Acrylic on fabric on board in found Syroco frame

Overall: 22 × 14 in. (55.9 × 35.6 cm)

Hood Museum of Art, Dartmouth: Purchased through the Julia L. Whittier Fund

2022.30

Geography

Place Made: United States, North America

Period

21st century

Object Name

Painting

Research Area

Painting

Not on view

Label

This arresting figure is both solid and transparent; the pattern of the fabric bleeds through her face and chest. She is present, yet her green-eyed gaze looks beyond us. This work is the first in a series of figures inspired by the surrealist poem “Black Garden,” written in 1915 by Antonin Artaud (French, 1896–1948). Every other work in the series has a line from the poem as its title except for this one, named The garden speaks at the edge of the tide.
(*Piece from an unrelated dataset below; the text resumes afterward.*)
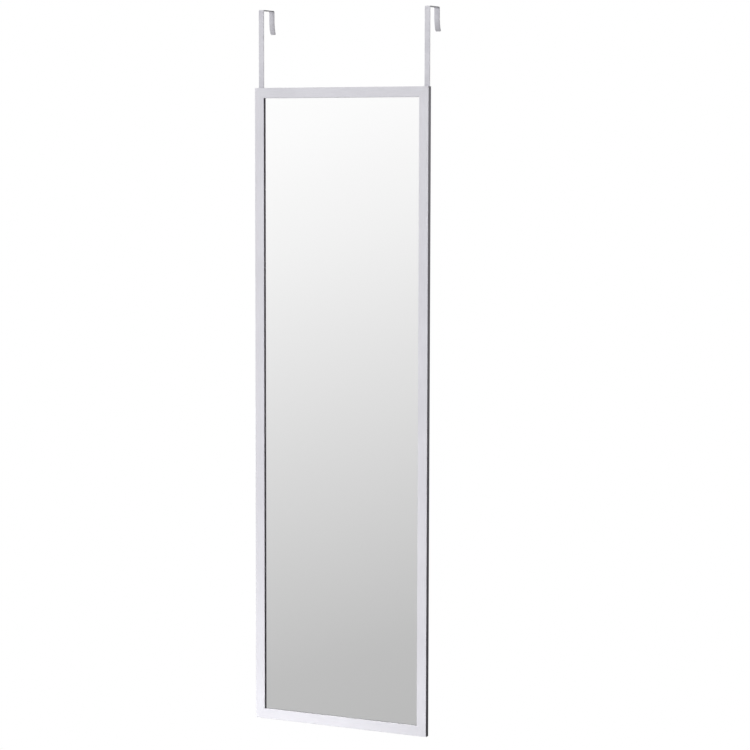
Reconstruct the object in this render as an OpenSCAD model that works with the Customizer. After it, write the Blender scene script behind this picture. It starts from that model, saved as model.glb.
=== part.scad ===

Perhaps we can see this figure as the narrator, the garden, the one who speaks.

 

Black Garden


They have blossomed from the lands of death, these
flowers which a long wrought dream has poured
With ashes and the unearthly vapor
Of a bed of night iris shedding petals, One by one, like the
hours of darkness
Through the tidal wave of a terrible season
Into the black water, the slow diamonds
Of the luminous hour glittered strange
Illumination of a capsized sun
The lilies have squandered the whole dark hoard of the
lovely garden pounded by the sea
And the hardened metal of your sacred columns has
trembled
O stems behold the night offering
The key that opens wide her gates of horn to emanations
of delivered souls
—Antonin Artaud, 1915 (France)

From the 2024 exhibition Immersive Worlds: Real and Imagined, curated by Amelia Kahl, Barbara C. & Harvey P. Hood 1918 Senior Curator of Academic Programming and Neely McNulty, Hood Foundation Curator of Education

Provenance

The artist, Lezley Saar Studio; exhibited at Various Small Fires Gallery, Seoul, South Korea , 2021; sold to present collection, 2021.